On June 12, 1997, no enforceable obligation existed with respect to decedent's 1997 ad valorem tax. The 1997 ad valorem tax did not become due and payable and a lien against decedent's real property until November 1, 1997. Ms. Powell paid the 1997 ad valorem tax on decedent's home on November 24, 1997.

Petitioner has not offered any evidence to substantiate the amount of any allowable deduction. Moreover, the Oklahoma statute cited by the estate is inapplicable here because there was no conveyance of decedent's property in 1997. Okla. Stat. Ann. tit. 68, sec. 2912 (West 2001). The Oklahoma cases cited by petitioner are equally inapplicable, as they relate to whether a purchaser or seller is liable for ad valorem taxes when real property is sold and do not address the issue of when the State ad valorem tax liability actually becomes due and payable.

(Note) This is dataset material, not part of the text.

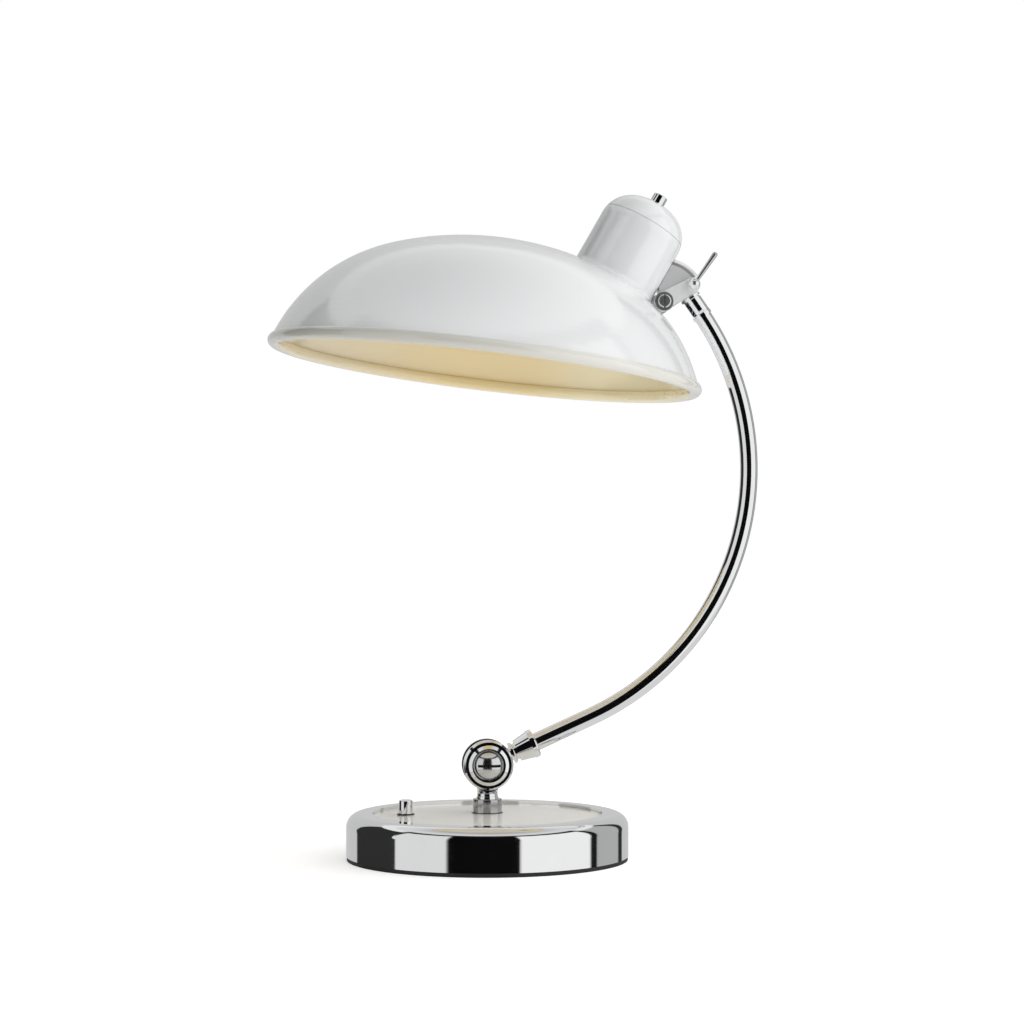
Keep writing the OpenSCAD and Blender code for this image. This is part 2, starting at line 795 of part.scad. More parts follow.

Allen v. Henshaw , 168 P.2d 625 (Okla. 1946); Bd. of Commrs. v. Cent. Baptist Church , 276 P. 726 (Okla. 1929). Accordingly, petitioner has not established that the estate is entitled to any deduction for decedent's 1997 ad valorem tax. We sustain respondent's determination disallowing the $1,543 ad valorem tax deduction claimed by the estate.

IX. Conclusion

We have considered the remaining arguments of both parties for results contrary to those expressed herein and, to the extent not discussed above, find those arguments to be irrelevant, moot, or without merit.

To reflect the foregoing,

Decisions will be entered under Rule 155.